ADI is frequently the more cost-effective choice for complex wear components that would otherwise require forging plus extensive machining. The austempering heat treatment (austenitize at 875–925°C, quench to 230–400°C, hold 1–4 hours) transforms the ductile iron microstructure into ausferrite — a bainitic matrix with retained austenite — achieving Brinell hardness of 269–444 HBN and tensile strength of 900–1,400 MPa depending on grade. ADI Grade 1 (900 MPa UTS) approximates the strength of a medium-carbon quench-and-tempered steel forging but can be cast to near-net shape with internal cavities, thin walls, and complex geometry that would require expensive machining in a forging. For Joliet construction-equipment components like bucket teeth, wear plates, sprocket segments, and track shoes, the cost advantage of near-net-shape casting over forging typically ranges from 25–50% on part cost. Tradeoffs: ADI machining requires carbide tooling and lower cutting speeds than standard ductile iron, and some surface hardening from the casting skin may be encountered on unmachined surfaces.
New cast iron pattern tooling lead times in the Chicago-Joliet area range from 4 weeks for simple green-sand wood patterns to 12 weeks for match-plate or cope-and-drag metal patterns for production quantities. The lead time drivers are: pattern complexity (number of cores, internal passages, and parting line geometry), pattern material (wood or urethane for prototype, ductile iron or aluminum for production), and foundry scheduling.
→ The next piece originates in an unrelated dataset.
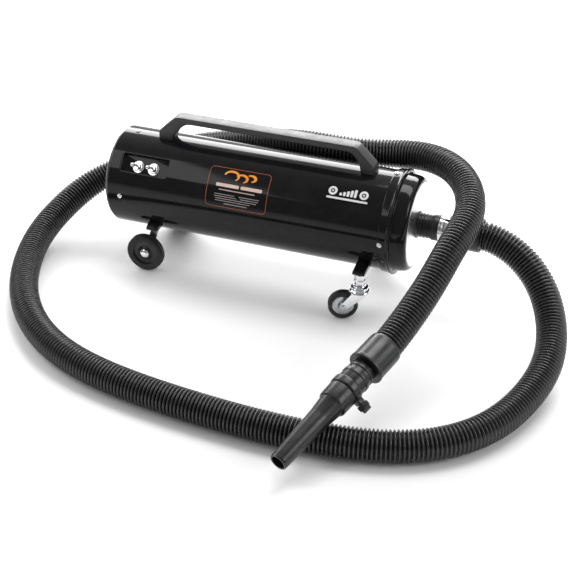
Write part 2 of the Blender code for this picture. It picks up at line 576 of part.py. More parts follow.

For complex hydraulic manifolds with multiple internal coring for fluid passages, core boxes add 2–4 weeks to the pattern lead time and require careful dimensional verification before first pour. Budget 6–8 weeks total for a new A48 Class 40 gray iron hydraulic body from pattern release to approved first articles, including 3–5 days for dimensional inspection and pressure testing. For programs needing faster prototypes, 3D-printed sand molds (binder-jet or furan-printed) eliminate pattern tooling entirely and can deliver first pours in 2–3 weeks — several Chicago-area foundries offer this service for volumes up to 10–50 pieces before committing to production pattern investment.